Chemical regeneration mechanism of Fe-impregnated chitosan using ferric chloride

Abstract

A process for the regeneration of spent Fe-impregnated chitosan (Fe-CTS) by continuous fluoride adsorption and chemical regeneration is described. Different concentrations of NaCl, FeCl₃ and CaCl₂ solutions were employed as regenerants. The regeneration efficiencies were valued using 100 mg L⁻¹ fluoride adsorption on regenerated Fe-CTS. Results showed that the maximum adsorption capacity (q_e) of 14.44 mg g⁻¹ was obtained when the Fe³⁺ regenerant concentration was 150 mg L⁻¹. Changes in F⁻ and Cl⁻ concentration were also measured. To examine the stability of regenerated Fe-CTS, Fe³⁺ leaching was observed in the fluoride solution after adsorption.
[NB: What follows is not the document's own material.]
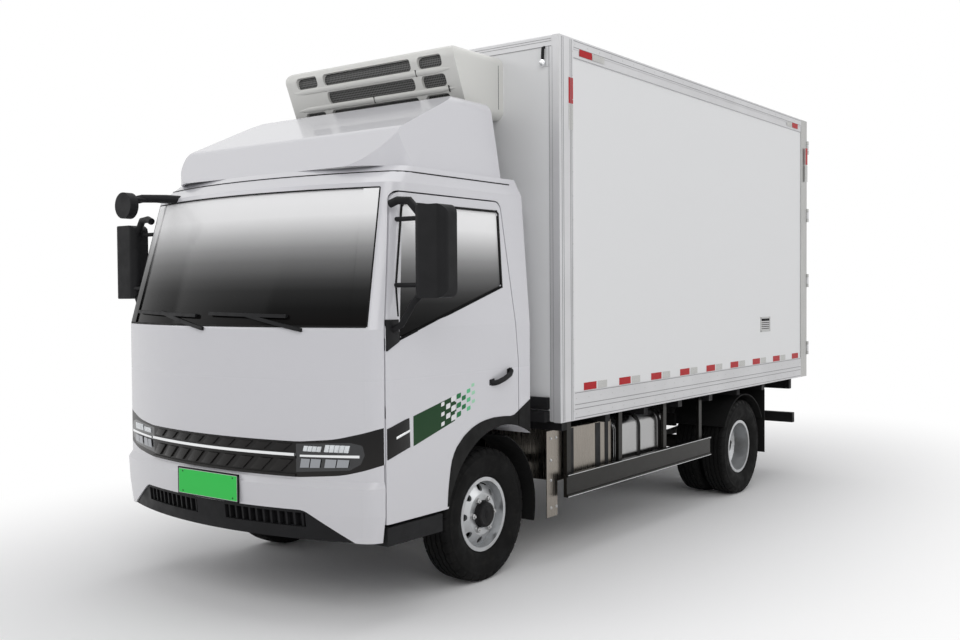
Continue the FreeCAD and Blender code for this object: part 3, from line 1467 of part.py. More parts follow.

Scanning electron microscopy with an electronic differential system and surface charge distribution were performed to elucidate the regeneration and adsorption mechanisms. Holes and cracks that emerged after regeneration accelerated the rate of internal diffusion. After regeneration, the FeCl₃ solution pH was less than pHpzc (4.92), indicating that FeCl₃ regenerated Fe-CTS (FeCl₃-Fe-CTS) was positively charged. The change in the concentration of fluoride was consistently greater than that of chloride, indicating that other mechanisms except ion-exchange, such as electrostatic attraction, contributed to fluoride adsorption. After seven regeneration/adsorption cycles, the total adsorption capacity of FeCl₃-Fe-CTS was found to be 74.04 mg g⁻¹ without a significant loss in the adsorption ability.